The relationship of attorney and client is contractual in nature. Grievance Committee, Wyoming State Bar v. Riner, 765 P.2d 925 (Wyo.1988); Chavez v. State, 604 P.2d 1341 (Wyo.1979), cert. denied 446 U.S. 984, 100 S.Ct. 2967, 64 L.Ed.2d 841 (1980); Pizel v. Zuspann, 247 Kan. 54, 795 P.2d 42, opinion modified on denial of reh'g, 247 Kan. 699, 803 P.2d 205 (1990) (citing Bowman v. Doherty, 235 Kan. 870, 686 P.2d 112 (1984)); Pittman v. McDowell, Rice & Smith, 12 Kan.App.2d 603, 752 P.2d 711 (1988) (citing Bowman); Massey v. Cunningham, 420 So.2d 1036 (La.App.1982); Zych v. Jones, 84 Ill.App.3d 647, 40 Ill.Dec. 369, 406 N.E.2d 70 (1980). The contract may be an express contract, or it may be implied from the actions of the parties, such as, the furnishing of advice and assistance or even the awareness of the attorney of reliance on the relationship. Riner. The attorney-client relationship can be created by a retainer or an offer to retain or the payment of a fee. Zych. Even though legal malpractice may be attributable to negligence on the part of the attorney, still the right to recompense is based upon the breach of the contract with the client. It follows that, because this relationship is contractual in nature and is to be treated according to the law of contracts, there is no justification to invoke the comparative negligence statute.

In Cline v.

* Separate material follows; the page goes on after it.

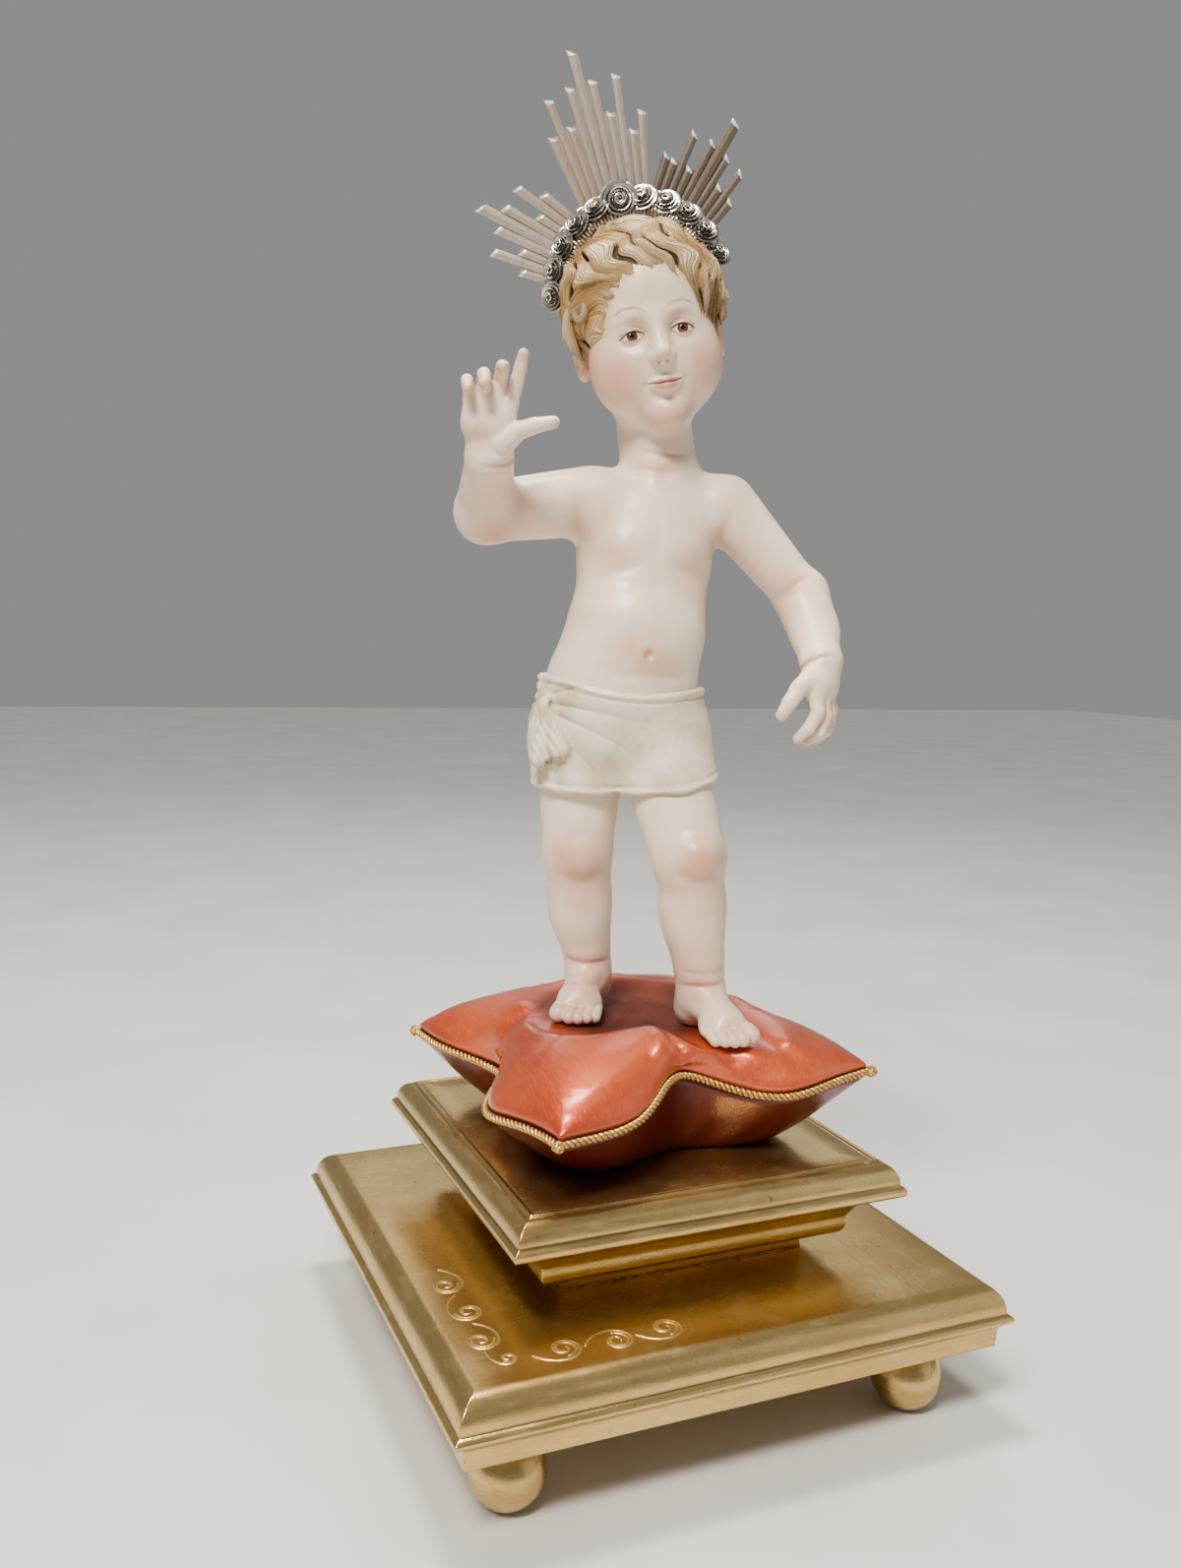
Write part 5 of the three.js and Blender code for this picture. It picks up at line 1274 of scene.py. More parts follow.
for k in range(4):  # a little knot where the cord turns each corner
    c = C0[int(round(k * m / 4)) % m]
    o = np.array([c[0], c[1], 0.0])
    o /= np.linalg.norm(o)
    side_v = np.array([-o[1], o[0], 0])
    c = c + o * 1.6
    for (ax, ay, tilt) in ((o, np.array([0, 0, 1.0]), 0.3), (side_v, np.array([0, 0, 1.0]), -0.4), (o, side_v, 0.5)):
        a = np.linspace(0, 2 * math.pi, 25)[:-1]
        nrm = np.cross(ax, ay)
        path = c + 2.1 * (np.cos(a)[:, None] * ax + np.sin(a)[:, None] * ay) + tilt * np.sin(2 * a)[:, None] * nrm
        P, F = tube(path, 1.1, 8, True)
        parts.append((P, F))
        deep.append(smoothstep(np.linalg.norm(P - c, axis=1), 2.2, 1.1))
P, F = merged(parts)
make("cushion_cord_twisted", P, F, CORD.mat, "cord", "cushion_cord", attrs={"deep": np.concatenate(deep)}, turn=4.9)

# ------------------------------------------------------------------ gilt plinths
GOLD = Mat("aged_gilding")
# the neck block's gilding, with a painted orange reflection
GOLD_NECK_REFLECTION = Mat("aged_gilding_orange")


def wobble(P, amp, seed):
    r = np.random.default_rng(seed)
    out = np.zeros(len(P))
    for _k in range(5):
        k = r.normal(size=3) * 0.035
        out += np.sin(P @ k + r.uniform(0, 6.28))
    return amp * out / 2.2


def square_ring(h, z, corner, per=22, arc=5):
    pts = []
    for k in range(4):
        a0 = math.pi * (1.25 + 0.5 * k) - math.pi / 4
        cx, cy = [(-1, -1), (1, -1), (1, 1), (-1, 1)][k]
        for j in range(arc):
            a = math.pi + math.pi / 2 * k + (math.pi / 2) * j / (arc - 1)
            pts.append((cx * (h - corner) + corner * math.cos(a), cy * (h - corner) + corner * math.sin(a)))
        nx, ny = [(1, -1), (1, 1), (-1, 1), (-1, -1)][k]
        a1 = math.pi + math.pi / 2 * (k + 1)
        p0 = np.array(pts[-1])
        p1 = np.array([nx * (h - corner) + corner * math.cos(a1), ny * (h - corner) + corner * math.sin(a1)])
        for j in range(1, per):
            pts.append(tuple(p0 + (p1 - p0) * j / per))
    return np.array([(x, y, z) for x, y in pts])


def moulding(name, rings, node, mat, cap_lo=True, cap_hi=True, fine=1.6, amp=0.10, corner=0.7, seed=3):
    prof = [rings[0]]
    for (h0, z0), (h1, z1) in zip(rings[:-1], rings[1:]):
        k = max(1, int(math.hypot(h1 - h0, z1 - z0) / fine))
        prof += [(h0 + (h1 - h0) * j / k, z0 + (z1 - z0) * j / k) for j in range(1, k + 1)]
    rows = [square_ring(h, z, min(corner, h - 1)) for h, z in prof]
    cols = len(rows[0])
    # caps close the solid with inner rings towards the middle
    lo, hi = [], []
    for k in np.linspace(0.86, 0.02, 7):
        if cap_lo:
            lo.insert(0, rows[0] * [k, k, 1])
        if cap_hi:
            hi.append(rows[-1] * [k, k, 1])
    rows = lo + rows + hi
    P = np.concatenate(rows)
    d = wobble(P, amp, seed)
    l = np.maximum(np.hypot(P[:, 0], P[:, 1]), 1)
    keep_top = (P[:, 2] > rings[0][1] + 0.5) & (P[:, 2] < rings[-1][1] - 0.2)
    P[:, 0] -= np.abs(d) * P[:, 0] / l * keep_top
    P[:, 1] -= np.abs(d) * P[:, 1] / l * keep_top
    return make(name, P, grid_faces(len(rows), cols, True), mat.mat, "gilding", node)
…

Sawyer, 600 P.2d 725 (Wyo.1979), appeal after remand, 618 P.2d 144 (Wyo.1980), this court held the trial court was obligated to make special findings of fact in determining the amount of damages and the percentage of negligence attributable to each party under § 1-1-109(b). 1 In Cline, the owners of a trailer park had brought an action against a plumber to recover damages for allegedly defective work, asserting both contract and negligence theories. We there said:

In construction contracts, there is an implied warranty that the work will be performed in a skillful, careful, diligent and workmanlike manner. Where negligence on the part of the contractor results in a breach of this warranty, a cause of action ex contractu and a tortious action premised on negligence, or both, are available to the contractee.

Cline, 600 P.2d at 732.

More importantly, for purposes of this case, we also said:

If this is only a contract action, it may be said that these findings of fact and conclusions of law are sufficient. They reflect the existence of a contract, performance by appellees, its breach, and the...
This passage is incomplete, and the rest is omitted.